I’ve been reading with interest about the keruffle involving Tech Crunch writer Alexia Tsotis and Summit Entertainment film studio about a comment published in that popular blog about a new Jake Gyllenhaall film called Source Code. Apparently Tsotis called the PR for the film a “buzzwordgasm”, as ccording to Summit their campaign was the first “cross-platform, trans-media campaign that transports audiences into the movie narrative using social media game play.”
What does the buzzwordgasm mean? Well, they are asking people to promote the film in their Facebook walls.I guess that any mention of a movie on Facebook qualifies as “cross-platform, trans-media” engagement. I guess that me talking about this in my blog would amount to “reverse clross-platform feedback loop”. Hey, I think I may have a talent for PR work!

Anyway, the story got me thinking at the apearance of other buzzwords that describe mundane things in order to make them sound more interesting. Here is a short list of some of my favourites:

  • Crowd-sourcing: asking others to do your work for you.
  • Immersive technology: 3D specs that have been around for decades. They looked silly then, they still look silly.
  • Crowd-funding: asking for donations.
  • Gamification: Trying to make your boring application/invention/idea a little bit more fun.
  • Freecycling: Giving stuff away.
  • Social tagging: Trying to determine what others are talking about.
  • Vox-popping: Interviewing regular people.
  • Social software: Anything that involves sharing between at least two people.
  • Cloud computing: Errr… whenever asks you what is cloud computing, just adopt a contemptuous look, wave your hand around and say “it’s complicated, it’s out there, man!”
  • Convergence: I can do other things on my phone other than talking on the phone!
  • Downsizing: Let´s fire some people, but make it sound cool.
  • Synergy: If the roadrunner was a word, it would be this (Hint: I always liked Wile E. Coyote).
  • Rich media: Oh yes, we used to call this multimedia back in the Dark Ages.
  • Holistic integration: Let’s hope our data will work with that database.
  • Workflow: Getting stuff done.

Any suggestions?



Robert · March 17, 2011 at 8:59 am

I'll take this list to my next meeting and play a bingo with it.

I Better not make it a drinking game, i value my liver.


Amelia Andersdotter · March 17, 2011 at 9:28 am

What about something like the Right to be Forgotten as presented by Reding?

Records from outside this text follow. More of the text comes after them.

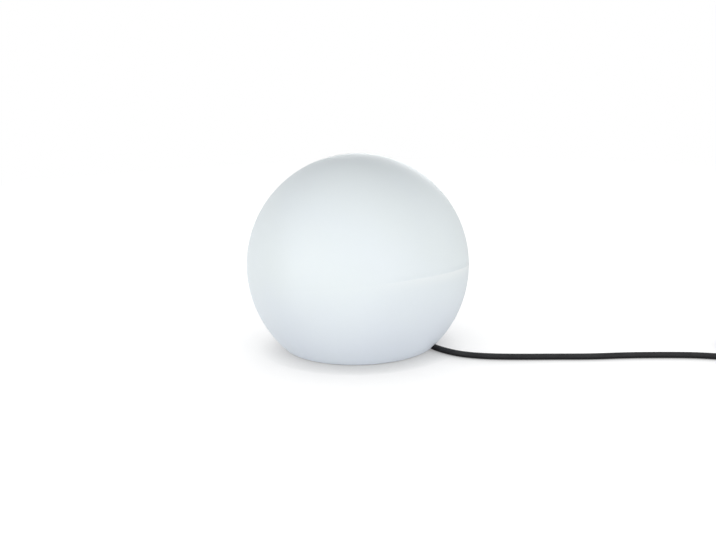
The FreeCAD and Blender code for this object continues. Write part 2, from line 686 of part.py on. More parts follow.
# ---------------------------------------------------------------- cord, coil and plug
def coil_point(step):
    """Centre-line point and tangent of the coil at a step: spirals in and out, layer by layer."""
    per_layer = COIL_STEPS_PER_LAYER
    total = COIL_LAYERS * per_layer
    sweep = radians(COIL_WHOLE_TURNS * 360.0 - COIL_START_DEG) / total
    angle = radians(COIL_START_DEG) + step * sweep
    layer, within = divmod(step, per_layer)
    if step == total:
        layer, within = COIL_LAYERS - 1, per_layer
    share = within / per_layer
    inwards = layer % 2 == 0
    span = COIL_OUTER_R - COIL_INNER_R
    radius = COIL_OUTER_R - span * share if inwards else COIL_INNER_R + span * share
    reverses = within == 0 or within == per_layer
    rate = 0.0 if reverses else (-span if inwards else span) / per_layer / sweep
    climbs = reverses and 0 < step < total
    level = layer - 0.5 if climbs else layer
    rise = COIL_LAYER_STEP * 0.75 / sweep if climbs else 0.0
    point = V(
        COIL_CENTRE[0] + radius * cos(angle),
        COIL_CENTRE[1] + radius * sin(angle),
        COIL_FIRST_Z + level * COIL_LAYER_STEP,
    )
    tangent = V(
        rate * cos(angle) - radius * sin(angle),
        rate * sin(angle) + radius * cos(angle),
        rise,
    ).normalize()
    return point, tangent


def biarc(start, start_dir, end, end_dir):
    """Two arcs that leave start and reach end along the given directions."""
    across = end - start
    both = start_dir + end_dir
    a = 2 * (1 - start_dir.dot(end_dir))
    b = across.dot(both)
    side = (sqrt(b * b + a * across.dot(across)) - b) / a
    first_corner = start + start_dir * side
    last_corner = end - end_dir * side
    joint = (first_corner + last_corner) * 0.5
    return [arc_between(start, first_corner, joint), arc_between(joint, last_corner, end)]


def coil_path():
    """The coil's centre line, with one straight diameter at each end."""
    total = COIL_LAYERS * COIL_STEPS_PER_LAYER
    stations = [coil_point(step) for step in range(total + 1)]
    first, first_dir = stations[0]
    last, last_dir = stations[-1]
    edges = [Part.LineSegment(first - first_dir * CORD_D, first).toShape()]
    for (start, start_dir), (end, end_dir) in zip(stations, stations[1:]):
        edges += biarc(start, start_dir, end, end_dir)
    edges.append(Part.LineSegment(last, last + last_dir * CORD_D).toShape())
    return Part.Wire(edges)


def least_gap(path, spacing=3.0, apart=30.0):
    """Smallest clear gap of a tube to itself, measured on points along its centre line."""
    points = path.discretize(Number=int(path.Length / spacing))
    skip = int(apart / spacing)
    least = 1e9
    for i, a in enumerate(points):
        for b in points[i + skip:]:
            least = min(least, (a - b).Length)
    return least - CORD_D


def cord_lead(coil_start):
    """The cord's free stretch on the surface, from the gland to the coil."""
    nose = turned(Part.Vertex(GLAND_END_S, GLAND_N, GLAND_Z)).Point
    out = turned(Part.Vertex(GLAND_END_S + CORD_STRAIGHT_OUT, GLAND_N, GLAND_Z)).Point
    before_coil = coil_start - coil_point(0)[1] * CORD_STRAIGHT_IN
    points = [nose, out] + [V(*p) for p in CORD_ROUTE] + [before_coil, coil_start]
    path, radii = rounded_route(points)
    print("cord_lead radii", [round(r) for r in radii])
    tube = swept(path, CORD_R)
    report_tube("cord_lead", path, CORD_R, tube)
    return tube, path.Length


def cord_tail(coil_end):
    """The cord from the coil's top down to the plug."""
    points = [coil_end] + [V(*p) for p in TAIL_ROUTE] + [V(PLUG_X, PLUG_Y - 11, PLUG_R), V(PLUG_X, PLUG_Y, PLUG_R)]
    path, radii = rounded_route(points)
    print("cord_tail radii", [round(r) for r in radii])
    tube = swept(path, CORD_R)
    report_tube("cord_tail", path, CORD_R, tube)
    return tube, path.Length


def coil_ties():
    """Two straps round the coil's winding, on opposite sides."""
    reach = CORD_R + 0.35
    low_z, high_z = 0.1, COIL_FIRST_Z + (COIL_LAYERS - 1) * COIL_LAYER_STEP + reach + 1.1
    r0, r1 = COIL_INNER_R - reach - 1.1, COIL_OUTER_R + reach + 1.1
    strap = box(r0, r1, -6.5, 6.5, low_z, high_z)
    strap = strap.makeFillet(3.0, [e for e in strap.Edges if abs(e.tangentAt(e.FirstParameter).y) > 0.9])
    strap = strap.cut(box(r0 + 1.1, r1 - 1.1, -8, 8, low_z + 1.1, high_z - 1.1))
    ties = at_quarters(strap, [150, 330])
    ties.translate(V(*COIL_CENTRE, 0))
    return ties


def along_plug(shape):
    """Lay a shape that was made upright along the plug's axis."""
    shape.rotate(ORIGIN, V(1, 0, 0), -90)
    shape.translate(V(PLUG_X, PLUG_Y, PLUG_R))
    return shape


def plug_sleeve():
    """The tapered, ringed strain relief behind the plug."""
    length = PLUG_SLEEVE_L
    sleeve = Part.makeCone(CORD_R + 1.0, 8.0, length)
    rings = []
    for i in range(5):
        z = 3.0 + 4.6 * i
        rings.append(ring(CORD_R + 1.0 + 3.0 * z / length - 0.6, 12.0, z, z + 1.6))
    return along_plug(sleeve.cut(Part.makeCompound(rings)))


def plug_body():
    """The rubber plug: a domed back, a waist with grips and a flat front."""
    z0, z1 = PLUG_SLEEVE_L, PLUG_SLEEVE_L + PLUG_BODY_L
    body = revolve_edges([
        line((0, z0), (9.0, z0)),
        arc((9.0, z0), (15.6, z0 + 3.2), (18.0, z0 + 10.0)),
        line((18.0, z0 + 10.0), (18.0, z0 + 24.0)),
        arc((18.0, z0 + 24.0), (18.5, z0 + 26.2), (PLUG_R, z0 + 28.0)),
        line((PLUG_R, z0 + 28.0), (PLUG_R, z1)),
        line((PLUG_R, z1), (0, z1)),
        line((0, z1), (0, z0)),
    ])
    grip = Part.makeCylinder(1.3, 12.0, V(18.6, 0, z0 + 11.0))
    body = body.cut(at_quarters(grip, range(10, 360, 20)))
    sockets = [rod(PIN_ROOT_R, z1 - PIN_ROOT_L, z1 + 1, x) for x in (-PIN_SPACING / 2, PIN_SPACING / 2)]
    notches = [box(-3.2, 3.2, y - 1.6, y + 1.6, z1 - 14, z1 + 1) for y in (-PLUG_R + 0.6, PLUG_R - 0.6)]
    return along_plug(body.cut(Part.makeCompound(sockets + notches)))


def plug_pins():
    """The two round pins, with rounded tips and thicker roots that end flush with the plug's face."""
    z1 = PLUG_SLEEVE_L + PLUG_BODY_L
    pins = []
    for x in (-PIN_SPACING / 2, PIN_SPACING / 2):
        pin = rod(PIN_R, z1, z1 + PIN_L, x)
        tip = [e for e in pin.Edges if e.BoundBox.ZMin > z1 + PIN_L - 0.1]
        pins.append(pin.makeFillet(1.6, tip).fuse(rod(PIN_ROOT_R, z1 - PIN_ROOT_L, z1, x)))
    return along_plug(Part.makeCompound(pins))


def plug_earth_strips():
    """The two side contacts in the plug's notches."""
    z1 = PLUG_SLEEVE_L + PLUG_BODY_L
    strips = [box(-2.6, 2.6, y - 0.4, y + 0.4, z1 - 14, z1 - 0.5) for y in (-PLUG_R + 1.8, PLUG_R - 1.8)]
    return along_plug(Part.makeCompound(strips))


# ---------------------------------------------------------------- the whole light
def main():
    """Build and export every sub-part."""
    os.makedirs("parts", exist_ok=True)
    coil = coil_path()
    coil_tube = swept(coil, CORD_R)
    report_tube("cord_coil", coil, CORD_R, coil_tube)
    print("coil: least gap to itself %.2f mm" % least_gap(coil))
    lead_tube, lead_length = cord_lead(coil.Edges[0].valueAt(coil.Edges[0].FirstParameter))
    tail_tube, tail_length = cord_tail(coil.Edges[-1].valueAt(coil.Edges[-1].LastParameter))
    print("cord outside the gland %.0f mm" % (lead_length + coil.Length + tail_length))

    parts = {
        "globe_shell": globe_shell(), "insert_nuts": insert_nuts(),
        "base_plate": base_plate(), "wiring_cover": wiring_cover(), "cover_seal": cover_seal(),
        "cover_screws": cover_screws(), "plate_gasket": plate_gasket(), "plate_screws": plate_screws(),
        "screw_washers": screw_washers(), "rubber_feet": rubber_feet(),
        "gland_washer": gland_washer(), "gland_body": gland_body(), "gland_seal": gland_seal(),
        "gland_nut": gland_nut(), "cord_inner": cord_inner(),
        "core_live": core(-1, WAYS[0]), "core_neutral": core(0, WAYS[1]), "core_earth": core(1, WAYS[2]),
        "lead_live": lead(210, WAYS[0]), "lead_neutral": lead(90, WAYS[1]), "lead_earth": lead(330, WAYS[2]),
        "terminal_block": terminal_block(), "terminal_clamps": terminal_clamps(),
        "terminal_screws": terminal_screws(),
        "lampholder_bracket": lampholder_bracket(), "bracket_screws": bracket_screws(),
        "nipple": nipple(), "nipple_nut": nipple_nut(), "lampholder_cap": lampholder_cap(),
        "lampholder_skirt": lampholder_skirt(), "lampholder_insert": lampholder_insert(),
        "screw_shell": screw_shell(), "centre_contact": centre_contact(),
        "bulb_contact": bulb_contact(), "bulb_insulator": bulb_insulator(),
        "bulb_screw_cap": bulb_screw_cap(), "bulb_housing": bulb_housing(),
        "bulb_diffuser": bulb_diffuser(), "led_board": led_board(), "led_chips": led_chips(),
        "driver_board": driver_board(),
        "cord_lead": lead_tube, "cord_coil": coil_tube, "cord_tail": tail_tube, "coil_ties": coil_ties(),
        "plug_sleeve": plug_sleeve(), "plug_body": plug_body(), "plug_pins": plug_pins(),
        "plug_earth_strips": plug_earth_strips(),
    }
    for name, shape in parts.items():
        export(name, shape)


main()
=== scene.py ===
"""Looks of the garden globe light: a frosted ball on a flat foot, with a black rubber cord."""
import json
import logging
from dataclasses import dataclass, field
from enum import Enum
from math import asin, cos, degrees, pi, radians, sin, sqrt
from typing import Any, Optional, Union

import bmesh
import bpy
from mathutils import Matrix, Vector


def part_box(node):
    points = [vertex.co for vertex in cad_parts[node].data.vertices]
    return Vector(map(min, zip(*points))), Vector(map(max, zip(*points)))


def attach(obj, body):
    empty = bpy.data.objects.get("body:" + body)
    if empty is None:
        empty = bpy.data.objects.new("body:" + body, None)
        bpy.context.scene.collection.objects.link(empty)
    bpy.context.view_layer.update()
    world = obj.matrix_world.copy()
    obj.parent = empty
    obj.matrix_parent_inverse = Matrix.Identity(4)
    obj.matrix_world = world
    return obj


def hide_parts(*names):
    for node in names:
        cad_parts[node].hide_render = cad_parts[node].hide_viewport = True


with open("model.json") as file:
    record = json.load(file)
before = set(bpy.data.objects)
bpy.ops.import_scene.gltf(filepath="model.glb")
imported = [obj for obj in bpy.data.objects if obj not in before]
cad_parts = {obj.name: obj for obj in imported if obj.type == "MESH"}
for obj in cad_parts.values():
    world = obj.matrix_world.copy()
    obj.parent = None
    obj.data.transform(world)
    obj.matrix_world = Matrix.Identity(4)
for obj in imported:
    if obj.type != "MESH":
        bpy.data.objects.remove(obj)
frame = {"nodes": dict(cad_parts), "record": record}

logging.basicConfig(level=logging.INFO, format="%(levelname)s %(message)s")
log = logging.getLogger("garden_globe_light")

Colour = tuple[float, float, float]

IMAGE_WIDTH_PX = 716
MM = 0.001
BASE_TURN = radians(-35.0)   # the base is turned so that its gland looks at the cord's groove
POLE = radians(89.99)        # beyond this an arc's point lies on the axis
WHITE = (1.0, 1.0, 1.0, 1.0)

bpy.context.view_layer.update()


# ---------------------------------------------------------------- node work
class Wire:
    """One output socket, or a plain number, that can be used in Python sums."""

    def __init__(self, nodes: "NodeWork", socket: Any) -> None:
        """Keep the node tree and the socket or number that this wire stands for."""
        self.nodes = nodes
        self.socket = socket

    def _maths(self, operation: str, *others: Any) -> "Wire":
        """Add one Math node of this wire and the others."""
        values = [self.socket] + [o.socket if isinstance(o, Wire) else o for o in others]
        return self.nodes.add("ShaderNodeMath", {"operation": operation}, dict(enumerate(values)))

    def __add__(self, other: Any) -> "Wire":
        """Sum."""
        return self._maths("ADD", other)

    __radd__ = __add__

    def __sub__(self, other: Any) -> "Wire":
        """Difference."""
        return self._maths("SUBTRACT", other)

    def __rsub__(self, other: Any) -> "Wire":
        """A number less this wire."""
        return Wire(self.nodes, other)._maths("SUBTRACT", self)

    def __mul__(self, other: Any) -> "Wire":
        """Product."""
        return self._maths("MULTIPLY", other)

    __rmul__ = __mul__

    def __pow__(self, other: Any) -> "Wire":
        """Power."""
        return self._maths("POWER", other)

    def sine(self) -> "Wire":
        """Sine of the value in radians."""
        return self._maths("SINE")

    def clamped(self, low: float, high: float) -> "Wire":
        """The value mapped from low..high to 0..1 and clamped."""
        sockets = {"Value": self.socket, "From Min": low, "From Max": high}
        return self.nodes.add("ShaderNodeMapRange", {"clamp": True}, sockets, "Result")


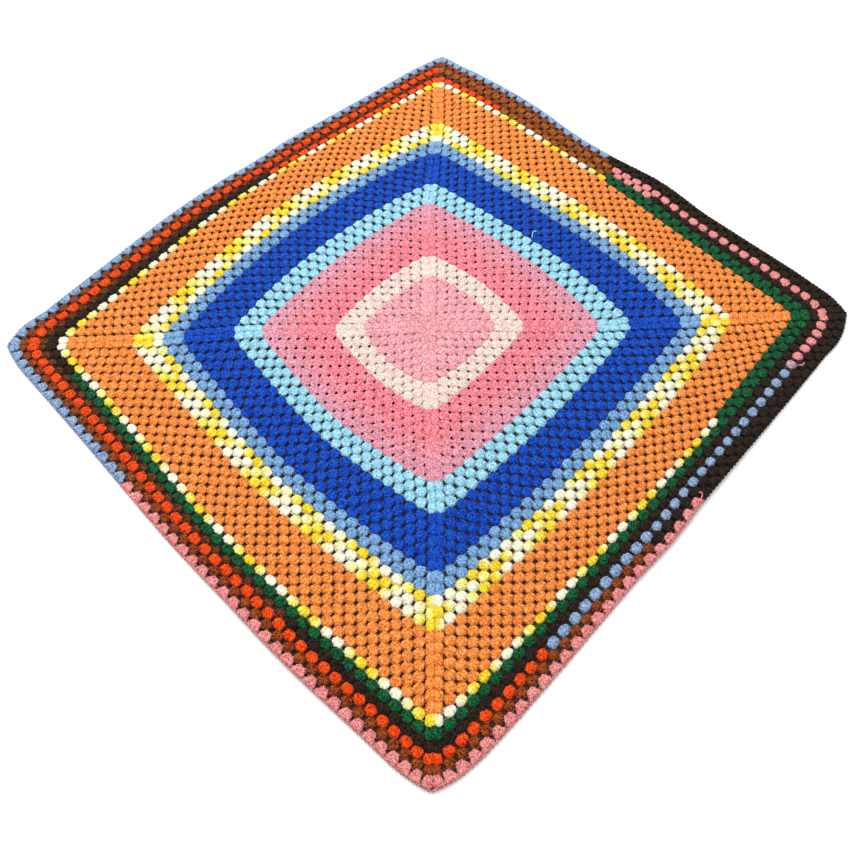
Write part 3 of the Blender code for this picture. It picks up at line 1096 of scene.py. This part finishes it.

The best thing that I have ever heard about data in general is it's flighty, and it's sticky. Once you put it out there, it flies away. Once you put it out there, it sticks.

Privacy in general is quite buzzy. How horribly politically incorrect I am.


    Andres · March 17, 2011 at 9:59 am

    You do have to be quite buzzy, but you can get away with it I think.


Mick · March 17, 2011 at 12:57 pm

Digital Native: Somebody who uses a computer more than once a week


    Andres · March 17, 2011 at 3:50 pm

    Brilliant, how could I forget digital natives?


Grant S. Robertson · March 17, 2011 at 2:55 pm

Oh, you missed "Transliteracy," which has been soundly mocked by many in the Library and Information Science (LIS) circles. I have to admit that it has started to grow on me, but only because the word "literacy" has a pretty specific definition in the minds of most people and expanding that definition would be pretty hard to do. In the end, it is a buzzword in search of a definition.